And I read it, and I was like, "That's a bold prediction." And then on Friday night I was out with KALM and her new, fantastic, sweet, funny boyfriend, and we're at (where else?) Caramel. And this man comes up to offer to buy me a drink. Now, quite honestly, I was about to give my standard reply of, "That's really sweet, but honestly tonight I just feel like hanging out with my friends," because that's where my head was at. But then I remembered my horoscope, so I said sure. And do you know what? That man, whom we'll call British Nick the Lawyer (because he was British, his name was Nick, and he was a lawyer), ended up being the sweetest, most honest, kind, darling man ever. And we ended up spending almost the entire weekend together having expensive cocktails and fine meals and talking about the UK and places in the world we'd been (because, honestly, on Friday night the moment in which he "had" me was when I made a joke about things British people are good at, and he said "We're also very good at invasion and occupation."). He was so sweet that we're trying to work out a way for him to come over to Amsterdam during my layover to Entebbe and have dinner. So go on, Johnathan Cainer. You're a badass. You got that one right. Viva SMOS.
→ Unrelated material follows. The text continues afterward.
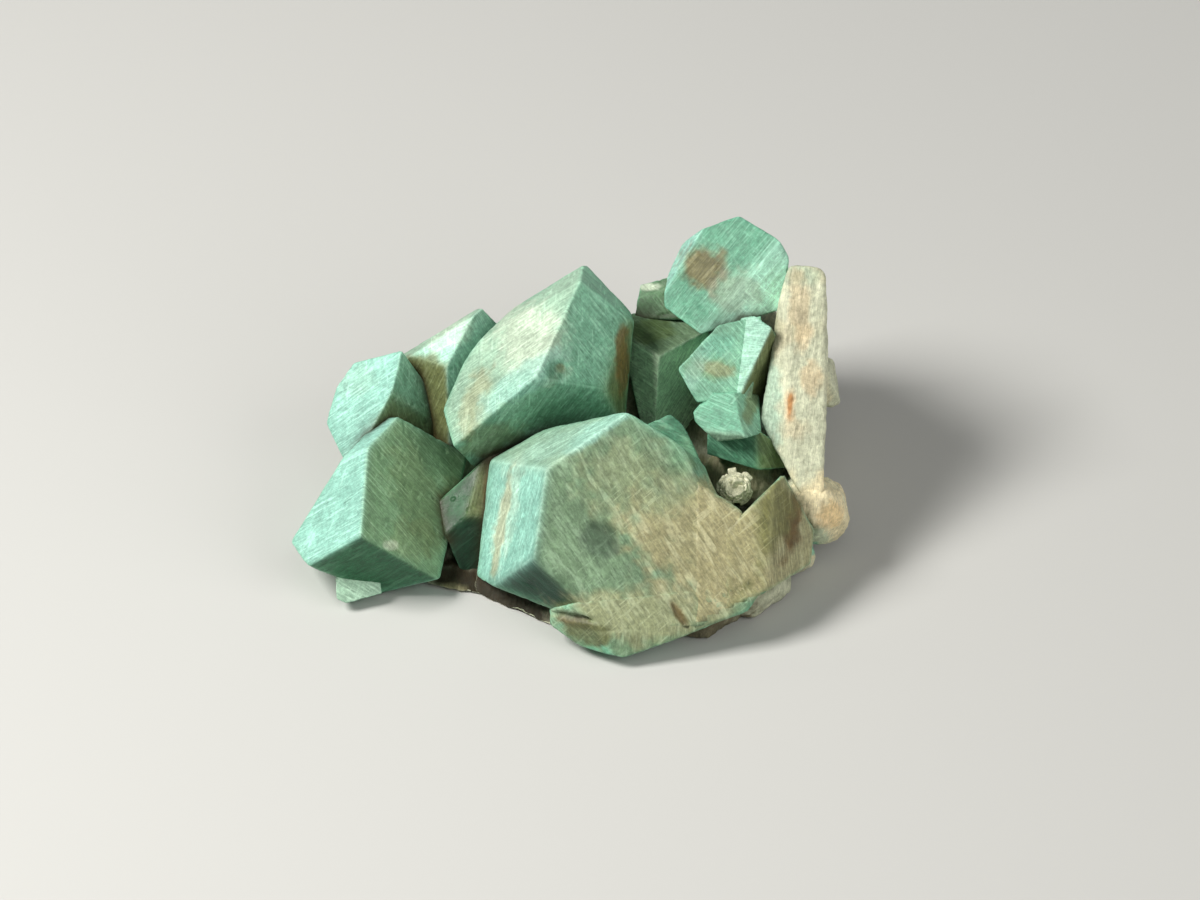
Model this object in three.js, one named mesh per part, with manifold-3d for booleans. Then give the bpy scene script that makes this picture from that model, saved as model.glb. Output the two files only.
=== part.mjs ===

2. Speaking of the Bellagio: On Saturday, British Nick the Lawyer and I had half an hour to kill, so we sat down at a table to play some blackjack. The table had a $15 minimum bet and I cashed in $100 for chips. At one point, I was up to $165. Then I lost eleven straight hands and went entirely broke. So I pulled out another $100. And I looked at British Nick the Lawyer, and I looked at the young gun who was playing at the same table with us, and I looked at our dealer Sara, and I pushed all $100 in on one bet.

"What are you doing?" said British Nick the Lawyer.
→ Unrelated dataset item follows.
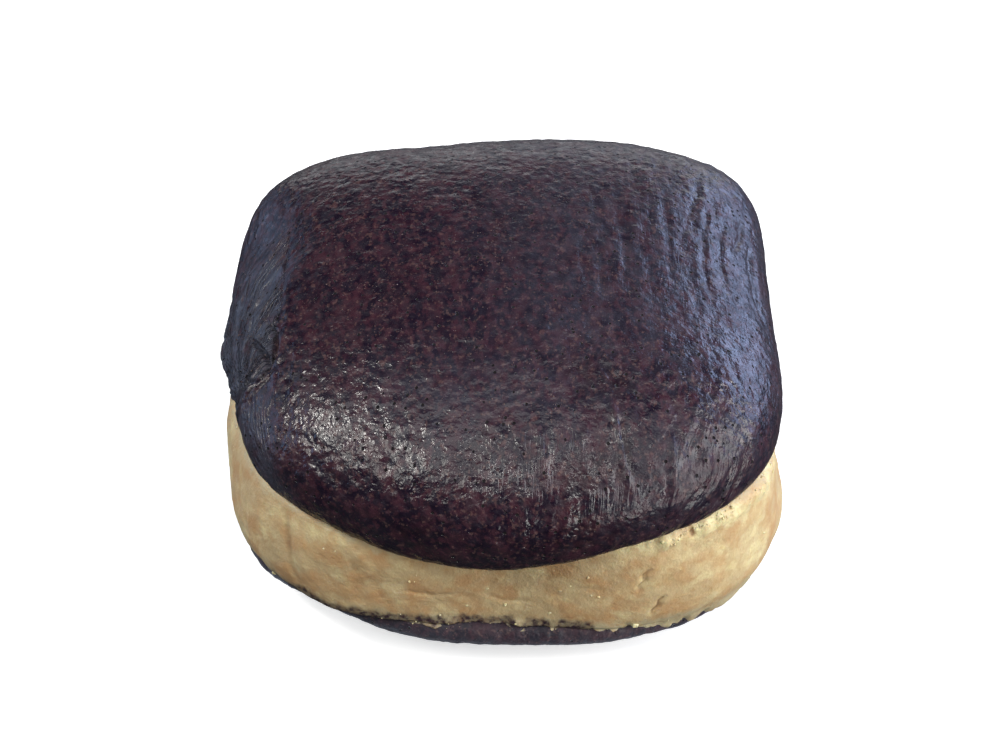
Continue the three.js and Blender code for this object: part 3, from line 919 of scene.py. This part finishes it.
# %% The relief tree
TOP_LAYER, BOTTOM_LAYER, CREAM_LAYER = 0, 1, 2
RELIEF = {  # in millimetres, for each of these layers
    "lump size": (14, 9, 11),
    "lump depth": (0.45, 0.35, 0.45),
    "pebble size": (3.4, 2.4, 3.0),
    "pebble depth": (0.14, 0.22, 0.16),
    "grain size": (1.3, 1.1, 1.0),
    "grain depth": (0.13, 0.12, 0.07),
    "fold spacing": (2.6, 3, 3),
    "fold length": (20, 20, 20),
    "crease spacing": (1.5, 3, 3),
    "crease length": (6, 20, 20),
    "pit spacing": (8, 4, 9),
    "pit radius": (0.6, 0.7, 0.6),
    "pit depth": (0.22, 0.2, 0.15),
}
RELIEF_SEEDS = (3.0, 8.0, 5.0)  # for the same layers
WAVE_EDGES = (0.36, 0.58)  # noise that counts as a hollow and as a ridge


def new_tree(name, kinds):
    """A Geometry Nodes tree with a mesh going in and out, and inputs of these names and kinds."""
    tree = bpy.data.node_groups.new(name, "GeometryNodeTree")
    tree.interface.new_socket("surface", in_out="INPUT", socket_type="NodeSocketGeometry")
    for label, kind in kinds.items():
        tree.interface.new_socket(label, in_out="INPUT", socket_type="NodeSocket" + kind)
    tree.interface.new_socket("Result", in_out="OUTPUT", socket_type="NodeSocketGeometry")
    return tree, add(tree, "NodeGroupInput").outputs


def finish_tree(tree, geometry, material):
    """Ends a tree: instances become real mesh, and the material is set."""
    real = add(tree, "GeometryNodeRealizeInstances", {0: geometry})
    painted = add(tree, "GeometryNodeSetMaterial", {0: real.outputs[0], "Material": material})
    add(tree, "NodeGroupOutput", {0: painted.outputs[0]})


def named(tree, name, kind="FLOAT"):
    """Reads a stored attribute."""
    return add(tree, "GeometryNodeInputNamedAttribute", {"Name": name}, data_type=kind).outputs[0]


def centred(tree, value, depth):
    """Noise from 0 to 1 turned into a height from about -depth to depth."""
    swing = maths(tree, "MULTIPLY_ADD", value, 2.0, -1.0)
    return maths(tree, "MULTIPLY", swing, depth)


def along_flow(tree, flow, spacing, length, seed):
    """Noise from 0 to 1 whose features are `spacing` across the flow and `length` along it."""
    pitch = add(tree, "ShaderNodeCombineXYZ", {0: spacing, 1: length, 2: 1.0}).outputs[0]
    return grain(tree, vectors(tree, "DIVIDE", flow, pitch), 1.0, 1.0, seed)


def relief_tree():
    """Lumps, pebbles and grain in all directions, folds and creases along the flow, and pits."""
    kinds = {**dict.fromkeys(RELIEF, "Float"), "seed": "Float", "material": "Material"}
    tree, given = new_tree("skin relief", kinds)
    place = add(tree, "GeometryNodeInputPosition").outputs[0]
    seed = given["seed"]
    height = named(tree, "carved")
    for label in ("lump", "pebble", "grain"):
        noise_here = grain(tree, place, given[label + " size"], 1.0, seed)
        height = maths(tree, "ADD", height, centred(tree, noise_here, given[label + " depth"]))
    flow = named(tree, "flow", "FLOAT_VECTOR")
    for label in ("fold", "crease"):
        waves = along_flow(tree, flow, given[label + " spacing"], given[label + " length"], seed)
        steep = between(tree, waves, *WAVE_EDGES)
        depth = named(tree, label + "_depth")
        height = maths(tree, "ADD", height, centred(tree, steep, depth))
    pit_scale = maths(tree, "DIVIDE", 1.0, given["pit spacing"])
    pits = add(tree, "ShaderNodeTexVoronoi", {"Vector": place, "Scale": pit_scale})
    rim = maths(tree, "MULTIPLY", given["pit radius"], pit_scale)
    pits = between(tree, pits.outputs["Distance"], rim, 0.0, 0.0, given["pit depth"])
    height = maths(tree, "SUBTRACT", height, pits)
    height = maths(tree, "MULTIPLY", height, named(tree, "skin"))

    facing = add(tree, "GeometryNodeInputNormal").outputs[0]
    inputs = {"Geometry": given["surface"], "Name": "relief", "Value": height}
    marked = add(tree, "GeometryNodeStoreNamedAttribute", inputs, data_type="FLOAT")
    inputs = {"Geometry": marked.outputs[0], "Offset": vectors(tree, "SCALE", facing, height)}
    moved = add(tree, "GeometryNodeSetPosition", inputs)
    finish_tree(tree, moved.outputs[0], given["material"])
    return tree


skin_relief = relief_tree()


def grow(obj, tree, inputs):
    """Runs a tree on an object, and turns the object into the plain mesh that comes out."""
    modifier = obj.modifiers.new(tree.name, "NODES")
    modifier.node_group = tree
    for item in tree.interface.items_tree:
        if item.in_out == "INPUT" and item.name in inputs:
            modifier[item.identifier] = inputs[item.name]
    evaluated = obj.evaluated_get(bpy.context.evaluated_depsgraph_get())
    mesh = bpy.data.meshes.new_from_object(evaluated)
    obj.modifiers.remove(modifier)
    obj.data = mesh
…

"Breaking even or going home!"I said.

And I hit a 19, and the dealer busted. And I was breaking even for the night.

"Lucky," said British Nick the Lawyer. "I guess this when we cash out and go, now that you're back to break even."

And he cashes out.

But I have gambler's face on at this point.
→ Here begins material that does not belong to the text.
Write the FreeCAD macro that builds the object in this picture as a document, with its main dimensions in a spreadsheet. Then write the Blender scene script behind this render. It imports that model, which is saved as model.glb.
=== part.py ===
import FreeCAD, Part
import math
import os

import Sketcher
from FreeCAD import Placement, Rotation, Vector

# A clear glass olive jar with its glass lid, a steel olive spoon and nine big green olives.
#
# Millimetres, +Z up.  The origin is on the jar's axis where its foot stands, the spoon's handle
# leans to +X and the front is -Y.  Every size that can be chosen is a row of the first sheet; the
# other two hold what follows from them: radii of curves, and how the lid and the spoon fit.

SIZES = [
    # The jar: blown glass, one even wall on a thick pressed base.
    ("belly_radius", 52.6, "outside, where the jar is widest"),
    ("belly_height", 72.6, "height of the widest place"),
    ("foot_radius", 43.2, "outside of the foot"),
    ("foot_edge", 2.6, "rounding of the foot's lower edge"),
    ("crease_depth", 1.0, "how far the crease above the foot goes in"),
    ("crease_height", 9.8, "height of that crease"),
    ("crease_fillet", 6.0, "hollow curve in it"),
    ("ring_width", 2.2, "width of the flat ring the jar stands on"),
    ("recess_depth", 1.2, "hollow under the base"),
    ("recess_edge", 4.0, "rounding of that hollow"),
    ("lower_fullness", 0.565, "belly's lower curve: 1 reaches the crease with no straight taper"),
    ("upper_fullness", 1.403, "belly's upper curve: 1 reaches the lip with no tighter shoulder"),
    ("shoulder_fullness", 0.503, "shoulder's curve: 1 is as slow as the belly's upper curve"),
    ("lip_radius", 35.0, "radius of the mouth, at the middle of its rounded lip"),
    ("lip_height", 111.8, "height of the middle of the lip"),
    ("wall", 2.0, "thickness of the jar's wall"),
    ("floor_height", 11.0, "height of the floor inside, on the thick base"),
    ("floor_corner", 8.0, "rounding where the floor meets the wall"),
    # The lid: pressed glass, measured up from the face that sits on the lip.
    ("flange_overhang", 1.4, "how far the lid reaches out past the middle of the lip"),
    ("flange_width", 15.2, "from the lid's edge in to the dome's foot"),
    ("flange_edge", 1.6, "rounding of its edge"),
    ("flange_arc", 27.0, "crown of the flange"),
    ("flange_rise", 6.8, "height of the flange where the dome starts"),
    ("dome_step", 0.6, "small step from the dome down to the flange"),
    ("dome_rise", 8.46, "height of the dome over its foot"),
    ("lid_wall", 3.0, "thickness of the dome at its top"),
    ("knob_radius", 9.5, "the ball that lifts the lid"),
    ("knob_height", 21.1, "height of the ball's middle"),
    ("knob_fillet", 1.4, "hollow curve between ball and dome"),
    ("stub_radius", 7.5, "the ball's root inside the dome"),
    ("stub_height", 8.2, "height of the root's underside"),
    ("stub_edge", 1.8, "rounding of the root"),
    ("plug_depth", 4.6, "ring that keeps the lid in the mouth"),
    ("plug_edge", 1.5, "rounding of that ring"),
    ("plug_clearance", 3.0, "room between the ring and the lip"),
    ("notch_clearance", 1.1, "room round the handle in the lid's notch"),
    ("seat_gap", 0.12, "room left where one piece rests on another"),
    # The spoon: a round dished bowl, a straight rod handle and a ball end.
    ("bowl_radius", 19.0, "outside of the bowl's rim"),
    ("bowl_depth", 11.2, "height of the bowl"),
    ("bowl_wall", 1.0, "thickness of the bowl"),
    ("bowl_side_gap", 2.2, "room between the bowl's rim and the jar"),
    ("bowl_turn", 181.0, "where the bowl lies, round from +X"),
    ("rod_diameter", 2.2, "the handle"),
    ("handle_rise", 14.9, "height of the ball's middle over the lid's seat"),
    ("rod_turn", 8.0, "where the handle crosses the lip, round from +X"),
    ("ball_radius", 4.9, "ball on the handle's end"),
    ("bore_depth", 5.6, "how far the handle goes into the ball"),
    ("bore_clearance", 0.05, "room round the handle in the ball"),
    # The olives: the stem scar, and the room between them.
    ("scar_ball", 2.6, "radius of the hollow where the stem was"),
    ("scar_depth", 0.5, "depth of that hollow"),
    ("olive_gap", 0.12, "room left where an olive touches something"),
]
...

And I put all $200 in on one bet.

And I pull a 15. And the dealer is showing ten. And I believe Marchione once told me that you should hold in that moment and hope the dealer busts.

But I hit. And I get a four (which takes me to 19). And the dealer busts. And I have now doubled up and made a $200 profit.

"And this," I say, "Is when we walk away."

(Except you all know how I love to gamble. I mean, I did walk away, but I really didn't want to.)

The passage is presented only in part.